First gene therapy to treat severe haemophilia A

News 24/06/2022

EMA has recommended granting a conditional marketing authorisation in the European Union (EU) for Roctavian (valoctocogene roxaparvovec) for the treatment of severe haemophilia A in adults who do not have factor VIII inhibitors (auto-antibodies produced by the immune system which make factor VIII medicines less effective) and no antibodies to adeno-associated virus serotype 5 (AAV5).

Patients with haemophilia A cannot produce factor VIII (an essential protein required for blood to clot and stop bleeding); they are more prone to bleeding and have prolonged bleeding, e.g. after injury or surgery. Haemophilia A is a rare debilitating disease affecting approximately 0.7 in 10,000 people in the EU. It is life long and may be life threatening when bleeding occurs in the brain, the spinal cord or the gut.

Medicines currently authorised for treating haemophilia A mostly contain factor VIII, to replace the missing protein. Available treatments require one or more injections per week or per month and are lifelong. Therefore, there is an unmet medical need for new therapeutic approaches that might free patients from frequent injections.   

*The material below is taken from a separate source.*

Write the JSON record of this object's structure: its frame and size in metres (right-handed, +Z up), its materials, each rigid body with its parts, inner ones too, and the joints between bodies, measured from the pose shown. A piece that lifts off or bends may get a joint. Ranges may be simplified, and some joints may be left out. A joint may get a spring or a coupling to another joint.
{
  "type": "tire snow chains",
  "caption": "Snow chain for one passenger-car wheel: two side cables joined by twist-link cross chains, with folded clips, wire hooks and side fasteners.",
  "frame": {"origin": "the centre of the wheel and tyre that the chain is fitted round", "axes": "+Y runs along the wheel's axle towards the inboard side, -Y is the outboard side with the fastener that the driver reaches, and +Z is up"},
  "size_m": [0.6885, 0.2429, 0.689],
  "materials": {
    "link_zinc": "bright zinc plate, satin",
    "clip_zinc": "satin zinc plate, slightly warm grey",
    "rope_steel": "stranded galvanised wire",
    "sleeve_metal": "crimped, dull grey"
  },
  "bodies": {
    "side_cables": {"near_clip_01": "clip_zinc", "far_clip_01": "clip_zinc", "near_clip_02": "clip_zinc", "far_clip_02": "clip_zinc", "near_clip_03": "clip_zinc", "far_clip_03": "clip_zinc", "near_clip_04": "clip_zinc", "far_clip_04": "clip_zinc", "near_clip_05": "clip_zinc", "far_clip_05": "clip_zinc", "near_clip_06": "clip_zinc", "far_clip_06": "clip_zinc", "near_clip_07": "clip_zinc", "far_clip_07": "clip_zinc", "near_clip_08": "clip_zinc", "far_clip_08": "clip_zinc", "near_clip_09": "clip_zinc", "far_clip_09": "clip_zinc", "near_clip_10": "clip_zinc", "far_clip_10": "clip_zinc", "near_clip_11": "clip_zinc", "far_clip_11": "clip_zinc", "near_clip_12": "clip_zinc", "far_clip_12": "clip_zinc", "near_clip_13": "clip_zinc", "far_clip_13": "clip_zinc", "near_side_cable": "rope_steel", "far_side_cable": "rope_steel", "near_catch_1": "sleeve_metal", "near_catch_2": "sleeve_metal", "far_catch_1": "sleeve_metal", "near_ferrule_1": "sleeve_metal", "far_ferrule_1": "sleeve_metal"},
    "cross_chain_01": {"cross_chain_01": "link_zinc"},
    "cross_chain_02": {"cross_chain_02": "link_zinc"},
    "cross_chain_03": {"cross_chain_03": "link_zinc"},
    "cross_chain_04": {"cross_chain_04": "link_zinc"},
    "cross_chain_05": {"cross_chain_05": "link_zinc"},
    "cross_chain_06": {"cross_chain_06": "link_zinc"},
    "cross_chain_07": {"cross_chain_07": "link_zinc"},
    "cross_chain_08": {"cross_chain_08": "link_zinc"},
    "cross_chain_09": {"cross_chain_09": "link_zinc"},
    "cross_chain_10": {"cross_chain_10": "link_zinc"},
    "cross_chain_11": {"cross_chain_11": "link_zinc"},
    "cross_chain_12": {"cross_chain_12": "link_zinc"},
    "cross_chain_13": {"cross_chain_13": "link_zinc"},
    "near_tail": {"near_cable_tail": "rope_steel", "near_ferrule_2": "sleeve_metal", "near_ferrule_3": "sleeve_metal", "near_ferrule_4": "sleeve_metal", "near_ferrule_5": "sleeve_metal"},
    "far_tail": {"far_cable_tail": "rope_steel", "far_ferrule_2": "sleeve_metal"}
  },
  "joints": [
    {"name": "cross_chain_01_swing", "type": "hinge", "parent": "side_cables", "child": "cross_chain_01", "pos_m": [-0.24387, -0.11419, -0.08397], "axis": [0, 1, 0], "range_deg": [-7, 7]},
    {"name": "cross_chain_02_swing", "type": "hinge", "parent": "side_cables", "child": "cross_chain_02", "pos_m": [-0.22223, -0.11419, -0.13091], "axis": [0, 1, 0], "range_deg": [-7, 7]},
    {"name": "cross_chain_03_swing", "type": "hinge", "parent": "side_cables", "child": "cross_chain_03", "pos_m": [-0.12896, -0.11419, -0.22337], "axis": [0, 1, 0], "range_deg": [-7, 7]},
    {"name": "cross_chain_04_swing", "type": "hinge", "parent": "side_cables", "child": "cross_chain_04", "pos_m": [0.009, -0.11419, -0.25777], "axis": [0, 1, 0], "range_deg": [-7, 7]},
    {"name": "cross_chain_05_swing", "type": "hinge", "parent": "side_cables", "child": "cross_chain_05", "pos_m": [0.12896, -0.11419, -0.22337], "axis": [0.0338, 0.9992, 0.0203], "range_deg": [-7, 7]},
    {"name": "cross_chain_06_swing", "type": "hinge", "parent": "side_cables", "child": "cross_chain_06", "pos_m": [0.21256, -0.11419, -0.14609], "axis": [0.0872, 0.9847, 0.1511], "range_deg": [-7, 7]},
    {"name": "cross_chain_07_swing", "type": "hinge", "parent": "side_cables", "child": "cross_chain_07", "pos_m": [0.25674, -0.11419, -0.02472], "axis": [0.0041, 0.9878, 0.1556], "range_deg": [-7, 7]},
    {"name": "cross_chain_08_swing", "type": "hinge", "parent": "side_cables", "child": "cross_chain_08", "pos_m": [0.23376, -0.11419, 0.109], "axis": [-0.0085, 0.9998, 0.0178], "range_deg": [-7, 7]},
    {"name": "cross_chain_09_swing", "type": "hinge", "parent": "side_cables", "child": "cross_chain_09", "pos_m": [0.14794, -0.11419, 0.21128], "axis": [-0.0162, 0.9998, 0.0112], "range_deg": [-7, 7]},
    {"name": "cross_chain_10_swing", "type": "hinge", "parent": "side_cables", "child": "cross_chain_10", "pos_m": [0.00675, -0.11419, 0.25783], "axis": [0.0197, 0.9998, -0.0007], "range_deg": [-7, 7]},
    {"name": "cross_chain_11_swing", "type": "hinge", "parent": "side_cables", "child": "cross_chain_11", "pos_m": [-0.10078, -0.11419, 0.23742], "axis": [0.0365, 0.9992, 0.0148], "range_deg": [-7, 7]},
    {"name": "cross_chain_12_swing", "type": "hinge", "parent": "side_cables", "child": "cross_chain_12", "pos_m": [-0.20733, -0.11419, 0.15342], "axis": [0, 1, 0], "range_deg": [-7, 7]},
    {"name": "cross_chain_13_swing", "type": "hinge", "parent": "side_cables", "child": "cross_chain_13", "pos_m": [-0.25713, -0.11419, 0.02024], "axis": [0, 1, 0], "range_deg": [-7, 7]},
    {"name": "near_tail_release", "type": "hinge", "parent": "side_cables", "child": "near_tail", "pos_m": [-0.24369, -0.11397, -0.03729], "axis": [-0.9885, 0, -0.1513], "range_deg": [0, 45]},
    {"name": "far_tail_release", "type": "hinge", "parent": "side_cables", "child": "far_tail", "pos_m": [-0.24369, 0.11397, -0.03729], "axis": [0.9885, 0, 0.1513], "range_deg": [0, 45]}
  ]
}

Roctavian is the first gene therapy to treat haemophilia A. The active substance in Roctavian, valoctocogene roxaparvovec, is based on a virus (adeno-associated virus or AAV) which has been modified to not cause disease in humans. The virus contains the gene for factor VIII; once given to a patient as a one-off infusion, it is expected to carry the factor-VIII gene into the liver cells, enabling them to produce the missing factor VIII. This helps the blood to clot more easily and prevents bleeding or reduces bleeding episodes. It is yet unknown how long the treatment effect from this single infusion will last in an individual patient. A sustained positive treatment effect of up to two years following a single infusion has been reported in approximately one hundred patients in the main study and up to five years in a few patients in a supportive trial conducted by the applicant. Longer-term follow-up tests may be required to verify a continued safe and effective response to the medicine.

EMA’s recommendation is based on the results of a Phase 3 single-arm (main study), non-randomised study in 134 male patients with haemophilia A without a history of factor VIII inhibitor and without detectable pre-existing antibodies to AAV5. Two years after the administration, efficacy data showed that the therapy significantly increased factor VIII activity levels in the majority of patients. Bleeding rates were reduced by 85% and most patients (128) no longer needed factor VIII replacement therapy.

Hepatotoxicity (liver damage), a common side effect due to immune reaction induced by these AAV-based gene therapies and characterised so far by an increase in the levels of a liver enzyme called alanine aminotransferase (ALT), has been reported with Roctavian. The condition can be treated successfully with corticosteroids. Other common side effects include headache, joint pain and nausea.

Patients treated with Roctavian will be monitored for 15 years, to ensure the long-term efficacy and safety of this gene therapy.

Roctavian was supported through EMA's PRIority MEdicines (PRIME) scheme, which provides early and enhanced scientific and regulatory support to medicines that have a particular potential to address patients' unmet medical needs.

In its overall assessment of the available data, the Committee for Advanced Therapies (CAT), EMA's expert committee for cell- and gene-based medicines, found that the benefits of Roctavian outweighed the possible risks in patients with haemophilia A.

The CHMP, EMA’s human medicines committee, agreed with the CAT’s assessment and positive opinion, and recommended approval of this medicine.

The opinion adopted by the CHMP is an intermediary step on Roctavian’s path to patient access. The opinion will now be sent to the European Commission for the adoption of a decision on an EU-wide marketing authorisation. Once a marketing authorisation has been granted, decisions about price and reimbursement will take place at the level of each Member State, taking into account the potential role or use of this medicine in the context of the national health system of that country.